Oops, just checked the metadata. Turns out I was at 1.6. Probably because I was at my fastest shutter speed , 1/8000s, and couldn't open up any more without overexposing. Still, pretty lovely. Has its disadvantages, though. See that white blob to the right of the fishing pole? It's a bit hard to make out. That blob was a sailboat once upon a time. And then I made it almost disappear with my magical aperture.

Anyway, what about you? Do you shoot wide open? Do you care? What are your thoughts on that?

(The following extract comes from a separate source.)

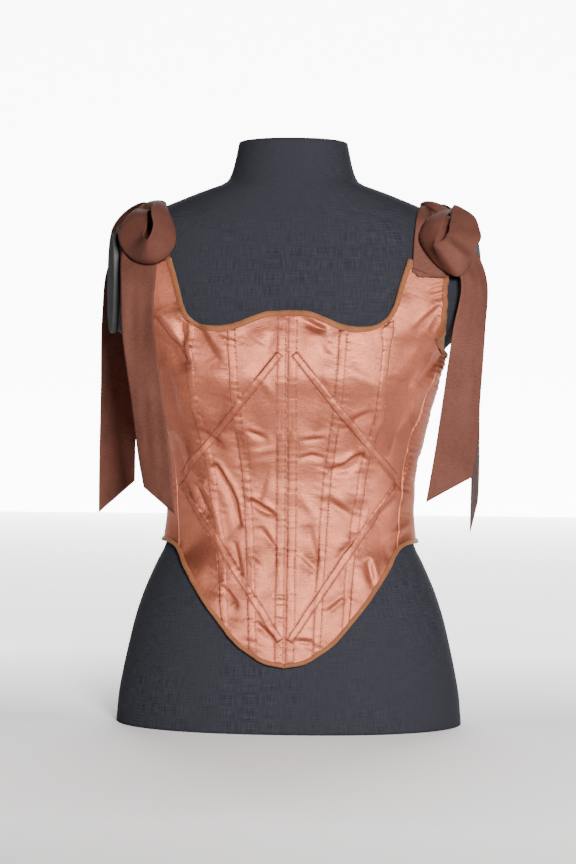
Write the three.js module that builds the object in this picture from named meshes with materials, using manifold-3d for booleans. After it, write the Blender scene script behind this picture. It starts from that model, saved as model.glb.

Personally I've come to believe that absolute measurable sharpness isn't that important. What's more important (for me) is relative sharpness in a picture. So, is my subject sharper than the background? Yes? Good. No? Not so good. Could the whole picture be sharper at f/8? Oh, definitely. But then I'd lose my relative sharpness, because my subject and the background would both be in focus.

2 comments:

  1. I love shooting my f/1.4 lens wide open as well. I really like when shapes in the background go out to focus to the point of being just a color. I think I like the same aesthetic in my Lensbaby. The problem I struggle with is that I prefer shooting closer to subjects, and sometimes the wide open will make more of the subject soft then I would like or focus in the wrong spot, which can easily ruin the image. But, I still do that :).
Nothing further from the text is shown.